Impacts of urban versus agricultural landcover on gene flow in the walnut husk fly, Rhagoletis suavis
We are investigating associations between landcover and spatial population dynamics in the walnut husk fly, Rhagoletis suavis. Our study area in Southeast Iowa is a 360 km2 landscape, ~65% monoculture cropland and 25% urban/ suburban landcover. Previous landscape ecological analysis showed that, despite complete habitat occupancy across the landscape, fine grain (30 m) landcover composition explains larval population density in this herbivore at a lower effective spatial scale in urban/ suburban areas than in the rest of the landscape, with local negative spatial autocorrelation in these densities clustered on urban landcover. Fine scale landscape composition has thus been shown to impact local population densities that may in turn, along with other demographic traits (e.g. sex ratios), mitigate dispersal tendencies. We are assessing the extent to which matrix landcover composition and local demographic traits explain patterns of genetic variation in R. suavis at fine spatial scale. We are analyzing microsatellite data for >30 R. suavispopulations using 13 polymorphic loci. We are combining this genetic dataset with a larger, multi-year, landscape ecological dataset to better understand how demography and matrix characteristics may interact to impact insect distributions in human-dominated landscapes.

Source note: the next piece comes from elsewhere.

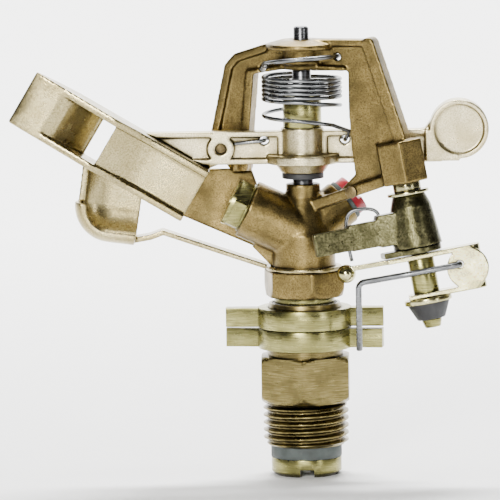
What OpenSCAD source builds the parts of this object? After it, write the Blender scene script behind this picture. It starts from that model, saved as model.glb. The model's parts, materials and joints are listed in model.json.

Preliminary analysis of eight populations shows that natal population density explains a significant proportion of mean population differentiation (R= 0.71, p= 0.16), consistent with the prediction that population densities are important in mitigating dispersal. Further, the positive relationship between density and differentiation implicates negative density-dependent dispersal. Pair-wise FST values show fine scale population structure in both urban and agricultural R. suavis populations, with significant differentiation detected between all populations, even in close proximity (< 1.5 km), and low levels of inbreeding detected in most (> 60%) individuals. Further, counts of over 5,000 R. suavis flies collected over three seasons show significantly female-biased sex ratios. Preliminary comparisons of male versus female FST values indicate that dispersal in R. suavis is also female-biased. These data further underline the potential importance of demographic traits in mediating dispersal in complex landscapes. Our preliminary results suggest that R. suavis is an excellent model for disentangling the complex interplay between demography, ecology, and population genetics in the context of human-dominated landscapes. The insights we generate will contribute to a growing empirical foundation to understand the spatial population dynamics of insects in intensely altered landscapes.